CalCars.org has known what our next steps are for a long time. Now, finally, we may get the resources to start. We and our allies are working on a combination of public campaigns, incentive packages, innovative ways to remove the battery warranty as a risk factor—plus regulatory flexibility for initial vehicles. We think this can lead rapidly to a mid-2007 commitment from carmakers to start building thousands of PHEVs for a demonstration fleet. And it will mesh with longer-term state and federal efforts to help commercialize PHEVs and spur the development of even better batteries.
Today’s after-market conversions show what’s possible now, with existing technology and today’s batteries. Since April, I’ve put 10,000 miles on the PHEV I drive every day. My message — "I get 100+ MPG (plus electricity"—attracts amazement from passing cars and crowds when I park. Two dozen drivers of converted hybrids now enjoy the thrill of driving the world’s cleanest extended-range vehicles. Even a modest fleet will enable communities, companies and early adopters that have been clamoring for their own demonstration cars to begin to experience that satisfaction—and redouble their efforts to bring PHEVs to mass production.
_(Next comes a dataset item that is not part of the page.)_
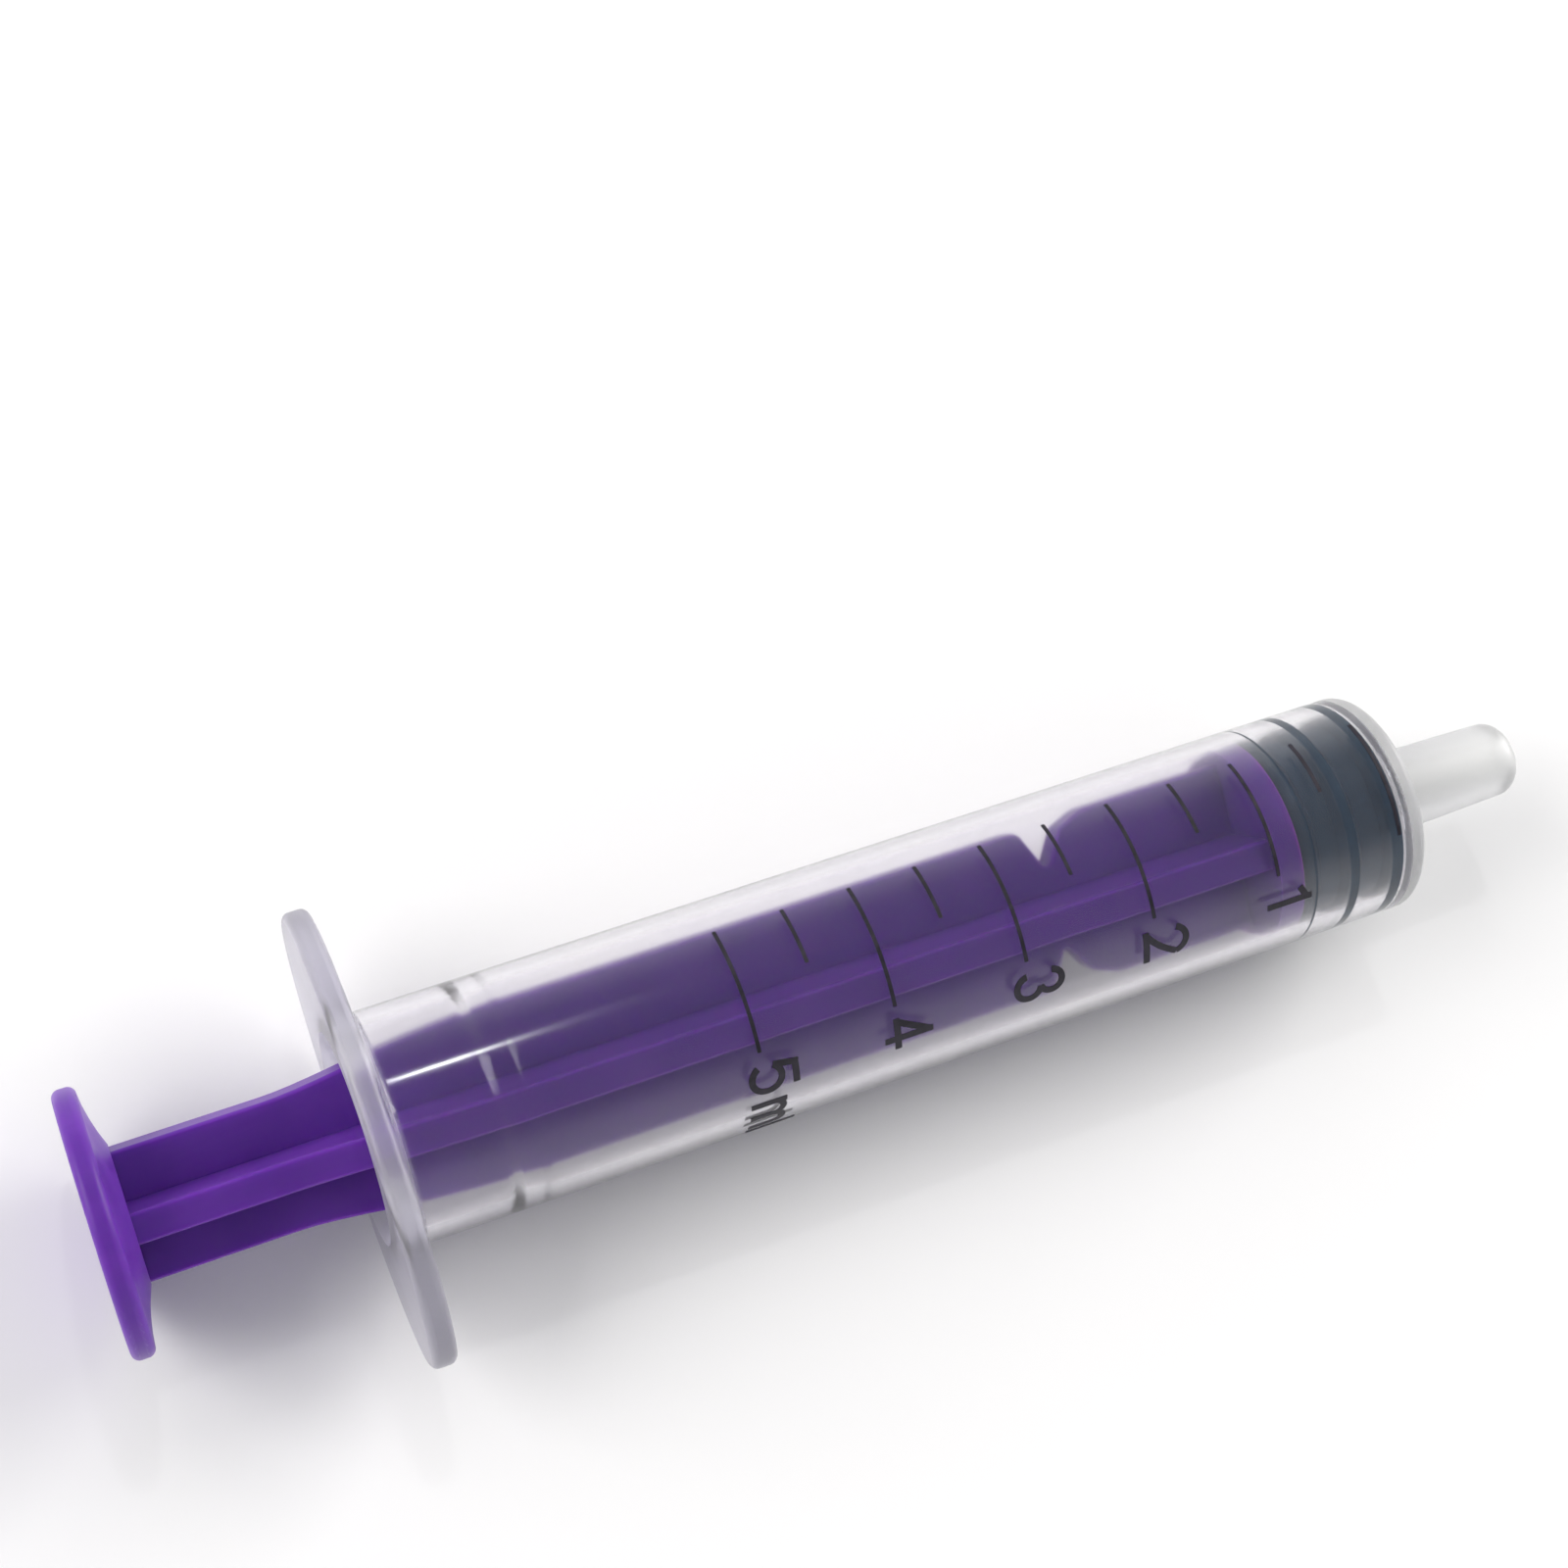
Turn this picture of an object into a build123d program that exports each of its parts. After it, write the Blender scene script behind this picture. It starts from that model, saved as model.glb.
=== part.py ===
"""Five millilitre oral syringe: moulded barrel, plunger rod and rubber piston seal.

Frame: +X runs along the barrel to the tip, the finger flange's wings point along Y, +Z is up.
The origin lies under the middle of the syringe, on the surface that it rests on, with the
plunger pushed fully home.  All sizes are in millimetres.
"""
from build123d import *
import math
import os

# --- capacity and bore -------------------------------------------------------------------------
BORE_RADIUS = 6.1
WALL = 0.9
BARREL_RADIUS = BORE_RADIUS + WALL
FULL_SCALE_ML = 5
ML_LENGTH = 1000.0 / (math.pi * BORE_RADIUS**2)      # axial length that holds one millilitre

# --- lengths along the axis --------------------------------------------------------------------
OVERALL_LENGTH = 93.3
REAR_X = -OVERALL_LENGTH / 2                          # outer face of the thumb disc
TIP_X = OVERALL_LENGTH / 2                            # end of the nozzle
FLANGE_REAR_X = REAR_X + 15.37
ZERO_X = FLANGE_REAR_X + 65.5                         # zero of the scale
FRONT_X = ZERO_X + 1.95                               # front face of the barrel
BORE_END_X = ZERO_X + 0.72
BEAD_X = FLANGE_REAR_X + 8.6                          # middle of the retaining bead

# --- barrel ------------------------------------------------------------------------------------
FLANGE_HALF_LENGTH = 13.9
FLANGE_HALF_DEPTH = 7.6
FLANGE_THICKNESS = 1.55
FLANGE_EDGE = 0.45
FLANGE_FILLET = 0.5
REAR_BORE_RADIUS = 6.12
MOUTH_RADIUS = 6.45
MOUTH_DEPTH = 0.8
BEAD_HEIGHT = 0.15                                    # at the ends of the bead's crest
BEAD_CREST_RISE = 0.02
BEAD_CREST_HALF_WIDTH = 0.55
BEAD_REAR_RAMP = 0.9
BEAD_FRONT_RAMP = 0.6
FRONT_CORNER = 0.5
NOZZLE_BASE_RADIUS = 2.65
NOZZLE_TIP_RADIUS = 2.4
NOZZLE_BASE_FILLET = 0.5
NOZZLE_TIP_ROUND = 1.1
NOZZLE_BORE_RADIUS = 1.0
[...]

Yet delivery of conversions has been frustratingly slow so far. We’re closer to coming up with ways to get more cars on the road, possibly with a for-profit spin-off (while CalCars continues its non-profit role). We’re getting advice and offers. This week, Dave Bagshaw, a seasoned entrepreneur with business and technical successes at Shutterfly, Excite@Home, @Home Networks and Silicon Graphics, just signed up as a senior advisor. It’s time to give the 17 million Americans who will buy a new car in 2007 the opportunity to experience a plug-in hybrid.
It’s time for automakers to carry the ball across the goal line—something only they can do. What time is it? I dare say, it’s carbon time!